Written exercise
Begin at the line that contains "roof_corner_plates();", stop after the line that contains "obj.matrix_world = world", and reproduce only that span, unaltered.

— begin Dataset excerpt —

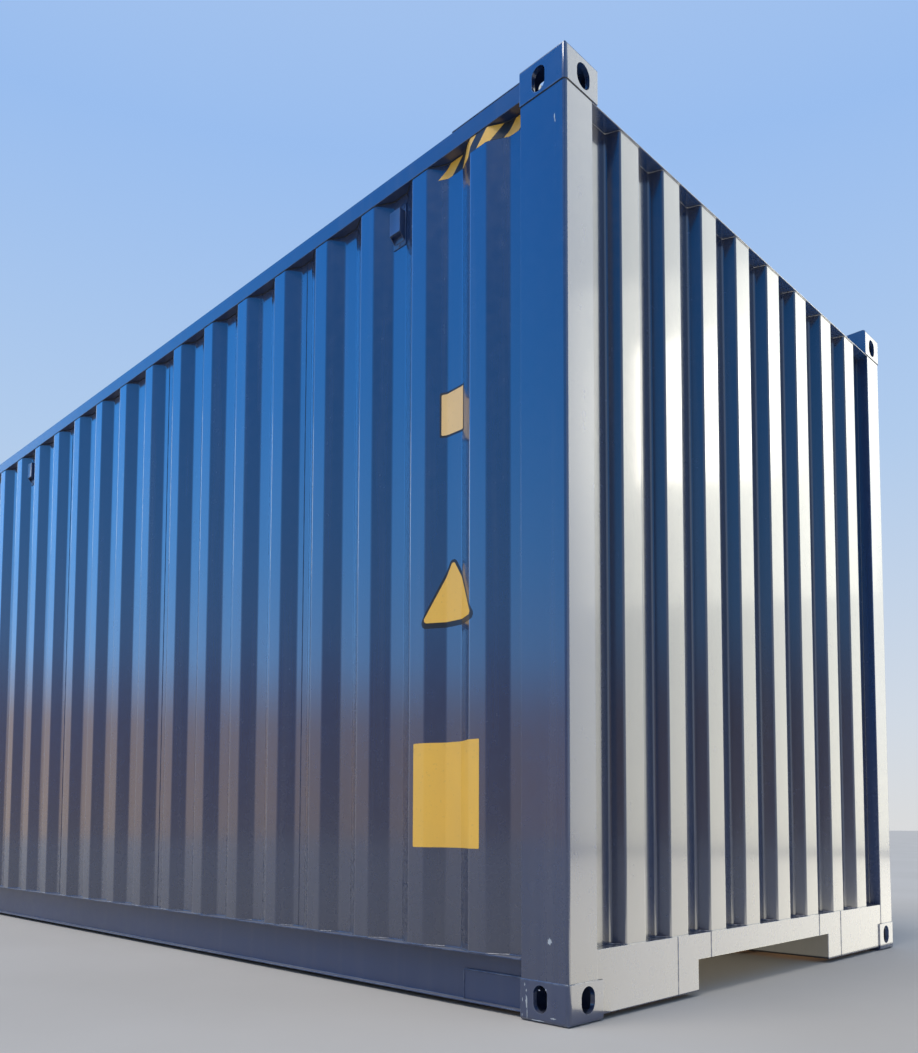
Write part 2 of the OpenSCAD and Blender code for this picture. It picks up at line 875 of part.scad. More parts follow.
// Keepers on the sill and the header: a back plate and two side lugs for each cam
module cam_keepers() {
    back_x = rear_face_x - keeper_back;
    color(paint)
    for (y = [-outer_bar_y, -inner_bar_y, inner_bar_y, outer_bar_y])
        for (z = [floor_top - keeper_h, door_header_z])
            translate([0, y, z]) {
                translate([back_x, -keeper_half_w, 0])
                    cube([keeper_back, 2 * keeper_half_w, keeper_h]);
                for (lug_y = [-keeper_half_w, keeper_half_w - keeper_lug])
                    translate([gear_out_x, lug_y, 0])
                        cube([rear_face_x - gear_out_x, keeper_lug, keeper_h]);
            }
}

// Brackets that hold the locking bars to the leaves
module bar_brackets() {
    levels = [
        leaf_bottom + rail_h / 2,
        panel_z0 + trough_step + trough_flat / 2,
        panel_z0 + (trough_count - 1) * trough_step + trough_flat / 2,
        leaf_top - rail_h / 2
    ];
    color(paint)
    for (y = [-outer_bar_y, -inner_bar_y, inner_bar_y, outer_bar_y])
        for (z = levels)
            translate([0, y, z - bracket_h / 2]) {
                translate([rear_face_x - bracket_t, -bracket_w / 2, 0])
                    cube([bracket_t, bracket_w, bracket_h]);
                difference() {
                    translate([gear_out_x, -bar_r - bracket_t, 0])
                        cube([rear_face_x - gear_out_x, bar_d + 2 * bracket_t, bracket_h]);
                    translate([bar_x, 0, -over])
                        cylinder(d = bar_d + 2 * bar_clearance, h = bracket_h + 2 * over);
                }
            }
}

// Handles: flat bars from each locking bar towards its neighbour
module door_handles() {
    color(paint)
    for (side = [0, 1])
        mirror([0, side, 0]) {
            translate([bar_x - handle_t / 2, inner_bar_y + hub_reach, low_handle_z - handle_h / 2])
                cube([handle_t, handle_l, handle_h]);
            translate([
                bar_x - handle_t / 2,
                outer_bar_y - hub_reach - handle_l,
                low_handle_z + handle_step - handle_h / 2
            ])
                cube([handle_t, handle_l, handle_h]);
        }
}

// Catches that the handle ends rest on
module handle_catches() {
    catch_w = 46;
    catch_t = 8;
    back = 60;
    color(paint)
    for (side = [0, 1])
        mirror([0, side, 0])
            for (place = [
                [inner_bar_y + hub_reach + handle_l - back - catch_w, low_handle_z],
                [outer_bar_y - hub_reach - handle_l + back, low_handle_z + handle_step]
            ])
                translate([rear_face_x, place[0], place[1] - handle_h / 2 - catch_t]) {
                    translate([gear_out_x - rear_face_x, 0, 0])
                        cube([rear_face_x - gear_out_x, catch_w, catch_t]);
                    translate([-catch_t / 2, 0, 0])
                        cube([catch_t / 2, catch_w, handle_h + 2 * catch_t]);
                }
}

// Hinge straps: a knuckle round the pin and a strap on the leaf
module hinge_straps() {
    span = leaf_top - leaf_bottom - 2 * hinge_from_end;
    color(paint)
    for (side = [0, 1])
        mirror([0, side, 0])
            for (i = [0 : hinge_count - 1])
                translate([0, 0, leaf_bottom + hinge_from_end + i * span / (hinge_count - 1)])
                    difference() {
                        union() {
                            translate([hinge_x, hinge_y, -knuckle_h / 2])
                                cylinder(d = knuckle_d, h = knuckle_h);
                            translate([
                                rear_face_x - strap_t,
                                leaf_outer_y - strap_l,
                                -strap_h / 2
                            ])
                                cube([strap_t, hinge_y - leaf_outer_y + strap_l, strap_h]);
                        }
                        translate([hinge_x, hinge_y, -knuckle_h / 2 - over])
                            cylinder(
                                d = hinge_pin_d + 2 * hinge_play,
                                h = knuckle_h + 2 * over
                            );
                    }
}

// Hinge lugs on the rear posts, each pair with its pin
module hinge_lugs() {
    span = leaf_top - leaf_bottom - 2 * hinge_from_end;
    lug_gap = 1;
    color(paint)
    for (side = [0, 1])
        mirror([0, side, 0])
            for (i = [0 : hinge_count - 1])
                translate([0, 0, leaf_bottom + hinge_from_end + i * span / (hinge_count - 1)]) {
                    for (end = [0, 1])
                        mirror([0, 0, end])
                            translate([0, 0, knuckle_h / 2 + lug_gap]) {
                                translate([hinge_x, hinge_y, 0])
                                    cylinder(d = knuckle_d, h = hinge_lug_t);
                                translate([hinge_x, hinge_y - knuckle_d / 2, 0])
                                    cube([
                                        rear_face_x - hinge_x,
                                        knuckle_d,
                                        hinge_lug_t
                                    ]);
                            }
                    translate([hinge_x, hinge_y, -knuckle_h / 2 - lug_gap - hinge_lug_t])
                        cylinder(
                            d = hinge_pin_d,
                            h = knuckle_h + 2 * lug_gap + 2 * hinge_lug_t
                        );
                }
}

// Vents: small housings in the recesses under the top rails
module vents() {
    flange_h = vent_h + vent_flange_up + vent_flange_down;
    color(paint)
    for (side = [0, 1])
        mirror([0, side, 0])
            for (recess = [vent_first, vent_second, vent_third, vent_last])
                translate([
                    frame_end_x - side_first_flat - recess * side_pitch + side_inner / 2,
                    side_recess_y,
                    vent_top - flange_h
                ]) {
                    translate([-vent_flange_w / 2, 0, 0])
                        cube([vent_flange_w, vent_flange_t, flange_h]);
                    translate([-vent_w / 2, 0, vent_flange_down])
                        cube([vent_w, vent_depth, vent_h]);
                }
}

top_front_left_casting();  // casting_top_front_left
right_side() top_front_left_casting();  // casting_top_front_right
to_rear() top_front_left_casting();  // casting_top_rear_left
right_side() to_rear() top_front_left_casting();  // casting_top_rear_right
to_bottom() top_front_left_casting();  // casting_bottom_front_left
right_side() to_bottom() top_front_left_casting();  // casting_bottom_front_right
to_rear() to_bottom() top_front_left_casting();  // casting_bottom_rear_left
right_side() to_rear() to_bottom() top_front_left_casting();  // casting_bottom_rear_right
front_post_left();
right_side() front_post_left();  // front_post_right
rear_post_left();
right_side() rear_post_left();  // rear_post_right
bottom_rail_left();
right_side() bottom_rail_left();  // bottom_rail_right
rail_end_plates();
top_rail_left();
right_side() top_rail_left();  // top_rail_right
side_wall_left();
right_side() side_wall_left();  // side_wall_right
front_wall();
front_sill();
front_header();
header_plates();
roof();
roof_corner_plates();
floor();
cross_members();
tunnel_plate();
tunnel_bolster();
tunnel_outriggers_left();
right_side() tunnel_outriggers_left();  // tunnel_outriggers_right
door_sill();
door_header();
door_frame_left();
right_side() door_frame_left();  // door_frame_right
door_panels();
door_seals();
lock_bar(inner_bar_y, low_handle_z, 1);  // lock_bar_left_inner
lock_bar(outer_bar_y, low_handle_z + handle_step, -1);  // lock_bar_left_outer
right_side() lock_bar(inner_bar_y, low_handle_z, 1);  // lock_bar_right_inner
right_side() lock_bar(outer_bar_y, low_handle_z + handle_step, -1);  // lock_bar_right_outer
cam_keepers();
bar_brackets();
door_handles();
handle_catches();
hinge_straps();
hinge_lugs();
vents();
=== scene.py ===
"""Looks of a forty-foot high-cube shipping container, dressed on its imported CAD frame.

Lengths are metres. +X is the blind front end, -X the doors, -Y the right side, +Z up.
"""

import math

import bmesh
import bpy
from mathutils import Matrix, Vector


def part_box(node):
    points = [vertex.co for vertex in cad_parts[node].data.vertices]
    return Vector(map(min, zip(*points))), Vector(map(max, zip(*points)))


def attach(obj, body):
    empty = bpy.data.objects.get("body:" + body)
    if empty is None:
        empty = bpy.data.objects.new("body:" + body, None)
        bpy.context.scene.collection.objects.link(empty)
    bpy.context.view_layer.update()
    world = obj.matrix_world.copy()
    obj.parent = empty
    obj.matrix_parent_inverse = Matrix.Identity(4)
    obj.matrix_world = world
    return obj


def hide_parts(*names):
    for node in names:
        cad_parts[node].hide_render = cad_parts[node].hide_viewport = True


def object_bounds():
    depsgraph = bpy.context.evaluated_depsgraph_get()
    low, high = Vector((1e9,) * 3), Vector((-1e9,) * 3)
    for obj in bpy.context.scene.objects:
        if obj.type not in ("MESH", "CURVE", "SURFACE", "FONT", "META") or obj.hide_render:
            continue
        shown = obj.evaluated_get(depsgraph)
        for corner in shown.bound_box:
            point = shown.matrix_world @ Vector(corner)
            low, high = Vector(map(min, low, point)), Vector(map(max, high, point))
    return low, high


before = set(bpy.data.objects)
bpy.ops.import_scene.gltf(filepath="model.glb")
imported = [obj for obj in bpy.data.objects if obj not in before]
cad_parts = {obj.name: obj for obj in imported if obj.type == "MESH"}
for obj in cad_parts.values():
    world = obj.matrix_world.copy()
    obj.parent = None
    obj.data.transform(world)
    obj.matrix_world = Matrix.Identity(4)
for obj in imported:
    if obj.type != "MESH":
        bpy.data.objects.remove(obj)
cad_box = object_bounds()
bpy.ops.object.select_all(action="DESELECT")
scene = bpy.context.scene
scene.view_settings.view_transform = "Standard"


# Studio: a pale floor under a pale backdrop, lit from high above. The gloss of the paint gets
# its picture from soft panels beyond the blind end and from a card beside the long side, dark
# at its foot and blue above. None of it belongs to the container.
def node(tree, kind, inputs=(), **settings):
    """Adds a shader node with its settings, and fills or wires its inputs."""
    made = tree.nodes.new("ShaderNode" + kind)
    for name, value in settings.items():
        setattr(made, name, value)
    for name, value in dict(inputs).items():
        if isinstance(value, bpy.types.NodeSocket):
            tree.links.new(value, made.inputs[name])
        else:
            made.inputs[name].default_value = value
    return made


def ramp(tree, value, stops):
    """A colour ramp over a value, from (place, colour) stops."""
    made = node(tree, "ValToRGB", {"Fac": value})
    elements = made.color_ramp.elements
    while len(elements) < len(stops):
        elements.new(1.0)
    for element, (place, colour) in zip(elements, stops):
        element.position = place
        element.color = (*colour, 1.0)
    return made.outputs["Color"]


def blend(tree, share, first, second):
    """Mixes two colours."""
    made = node(tree, "Mix", {"Factor": share}, data_type="RGBA")
    for socket, value in ((made.inputs[6], first), (made.inputs[7], second)):
        if isinstance(value, bpy.types.NodeSocket):
            tree.links.new(value, socket)
        else:
            socket.default_value = value
    return made.outputs[2]


def calc(tree, operation, *values, clamp=False):
    """A math node over numbers and sockets."""
    return node(tree, "Math", enumerate(values), operation=operation, use_clamp=clamp).outputs[0]


def backdrop():
    """The world: pale near the floor and sky blue above, the same for every kind of ray."""
    world = bpy.data.worlds.new("backdrop")
    world.use_nodes = True
    tree = world.node_tree
    tree.nodes.clear()
    direction = node(tree, "TexCoord").outputs["Generated"]
    height = node(tree, "SeparateXYZ", {"Vector": direction}).outputs["Z"]
    colour = ramp(tree, height, [
        (0.0, (0.70, 0.71, 0.72)), (0.10, (0.64, 0.70, 0.78)), (0.36, (0.44, 0.60, 0.84)),
        (0.60, (0.32, 0.51, 0.86)), (1.0, (0.50, 0.62, 0.82)),
    ])
    light = node(tree, "Background", {"Color": colour, "Strength": 1.0})
    end = node(tree, "OutputWorld")
    tree.links.new(light.outputs[0], end.inputs["Surface"])
    scene.world = world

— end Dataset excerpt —

Exercise response
roof_corner_plates();
floor();
cross_members();
tunnel_plate();
tunnel_bolster();
tunnel_outriggers_left();
right_side() tunnel_outriggers_left();  // tunnel_outriggers_right
door_sill();
door_header();
door_frame_left();
right_side() door_frame_left();  // door_frame_right
door_panels();
door_seals();
lock_bar(inner_bar_y, low_handle_z, 1);  // lock_bar_left_inner
lock_bar(outer_bar_y, low_handle_z + handle_step, -1);  // lock_bar_left_outer
right_side() lock_bar(inner_bar_y, low_handle_z, 1);  // lock_bar_right_inner
right_side() lock_bar(outer_bar_y, low_handle_z + handle_step, -1);  // lock_bar_right_outer
cam_keepers();
bar_brackets();
door_handles();
handle_catches();
hinge_straps();
hinge_lugs();
vents();
=== scene.py ===
"""Looks of a forty-foot high-cube shipping container, dressed on its imported CAD frame.

Lengths are metres. +X is the blind front end, -X the doors, -Y the right side, +Z up.
"""

import math

import bmesh
import bpy
from mathutils import Matrix, Vector


def part_box(node):
    points = [vertex.co for vertex in cad_parts[node].data.vertices]
    return Vector(map(min, zip(*points))), Vector(map(max, zip(*points)))


def attach(obj, body):
    empty = bpy.data.objects.get("body:" + body)
    if empty is None:
        empty = bpy.data.objects.new("body:" + body, None)
        bpy.context.scene.collection.objects.link(empty)
    bpy.context.view_layer.update()
    world = obj.matrix_world.copy()
    obj.parent = empty
    obj.matrix_parent_inverse = Matrix.Identity(4)
    obj.matrix_world = world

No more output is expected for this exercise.